Ex-Haitian strongman testifies at NY fraud trialHaiti fraud Trial
 NEW YORK (AP) Civil rights groups claim he was a killer in Haiti but when Emmanuel “Toto” Constant took the witness stand Wednesday, it was to challenge a more mundane label: real estate swindler.
The former Haitian paramilitary leader, testifying in his own defense at a mortgage fraud trial in Brooklyn, denied charges he was a key player in various mortgage fraud schemes that cheated lenders out of $1.7 million.
When asked by his lawyer if one home deal called shady by prosecutors was actually legitimate, Constant answered, “Absolutely.”
Constant, 51, faces five to 15 years in prison if convicted of second-degree grand larceny.
The son of a military officer, Constant emerged as the notorious leader of the Front for the Advancement and Progress of Haiti, or FRAPH, after President Jean-Bertrand Aristide was toppled in 1991.
Human rights groups allege that between 1991 and 1994, FRAPH terrorized and slaughtered slum-dwellers loyal to Aristide.
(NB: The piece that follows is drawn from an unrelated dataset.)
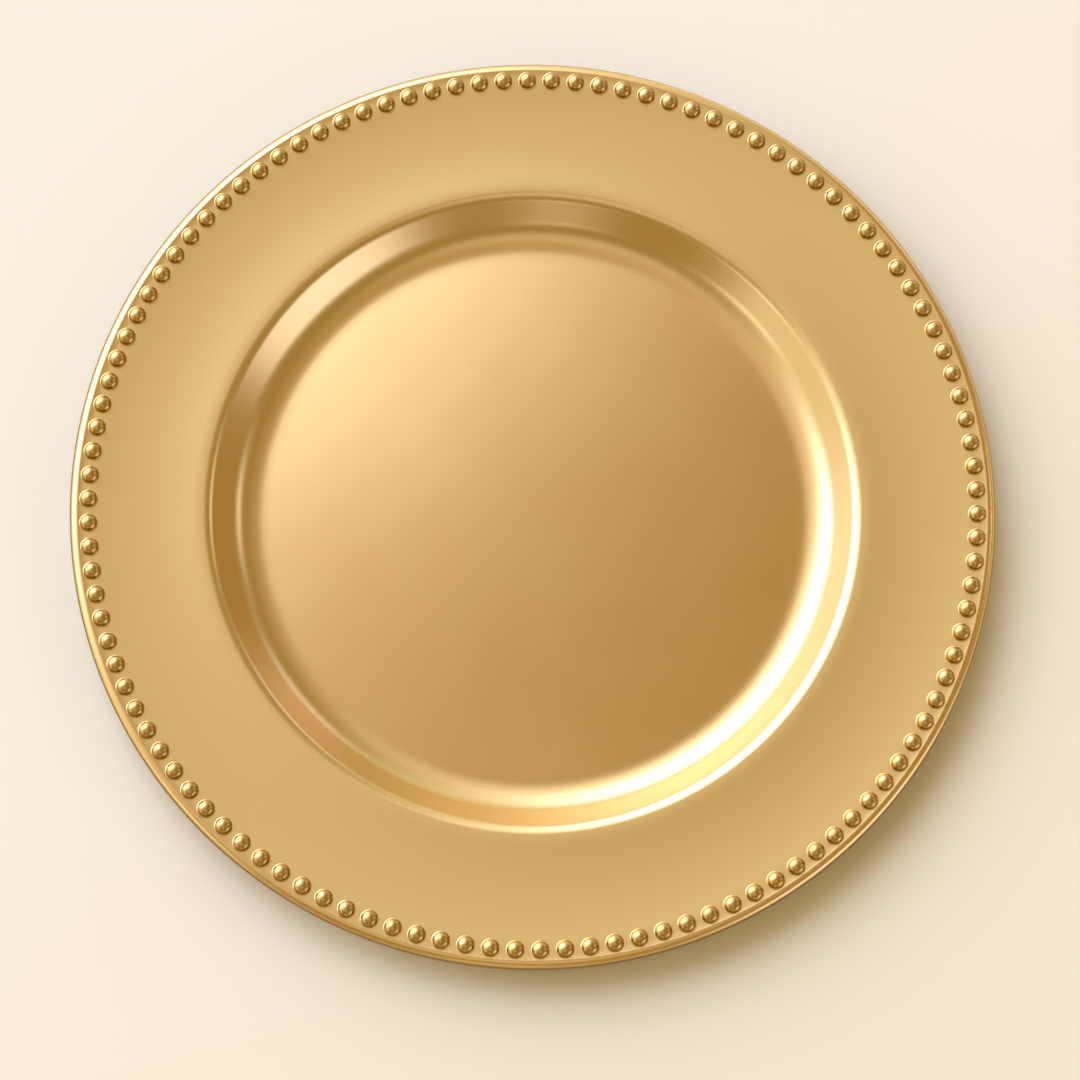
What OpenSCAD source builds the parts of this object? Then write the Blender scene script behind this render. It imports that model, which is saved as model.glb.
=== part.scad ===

When Aristide returned to power in 1994, Constant slipped into the United States.
Despite a 1995 deportation order, Constant was allowed to remain because of instability in Haiti. He kept a low profile, living with relatives in Queens until being jailed in 2006 in the fraud case.
The jury in Brooklyn hasn't heard about Constant's history in Haiti.
His testimony Wednesday, delivered in a deep voice with a heavy accent, focused on his foray into the real estate market: He said he started his own brokerage business in 2000 and began helping speculators buy distressed properties so they could resell them for profit.
Flipping homes “is the core of real estate,” he told jurors. “It's the essence.”
Last week, a crooked investor who testified as part of a plea deal claimed Constant offered to broker deals using so-called straw buyers - people paid to apply for loans that were never repaid. The witness said he bought a home for $160,000 and sold it a month later to a straw buyer - Constant's cousin - for an artificially inflated price of $285,000.
“She was a partial investor, not a straw buyer,” Constant said of his cousin on Wednesday. “We were doing a deal together.”
Prosecutors say the straw buyers never took possession of the homes. The mortgage payments would be made for a while, then stop. The loan proceeds, meanwhile, would be divvied up among the participants in the scheme, with the straw buyers cutting a small cut.
Constant - who says he's being framed by cooperators seeking to dodge lengthy prison terms - originally struck a plea deal last year for a reduced sentence.
At the time, prosecutors and the U.S. Department of Homeland Security had urged state Supreme Court Justice Abraham Gerges to sentence him to time served, about 10 months, to speed his deportation to Haiti.
Instead, the judge ordered Constant to go to trial, saying the murder and torture allegations facing him in his homeland “are heinous, and the court cannot in good conscience consent to the previously negotiated sentence.”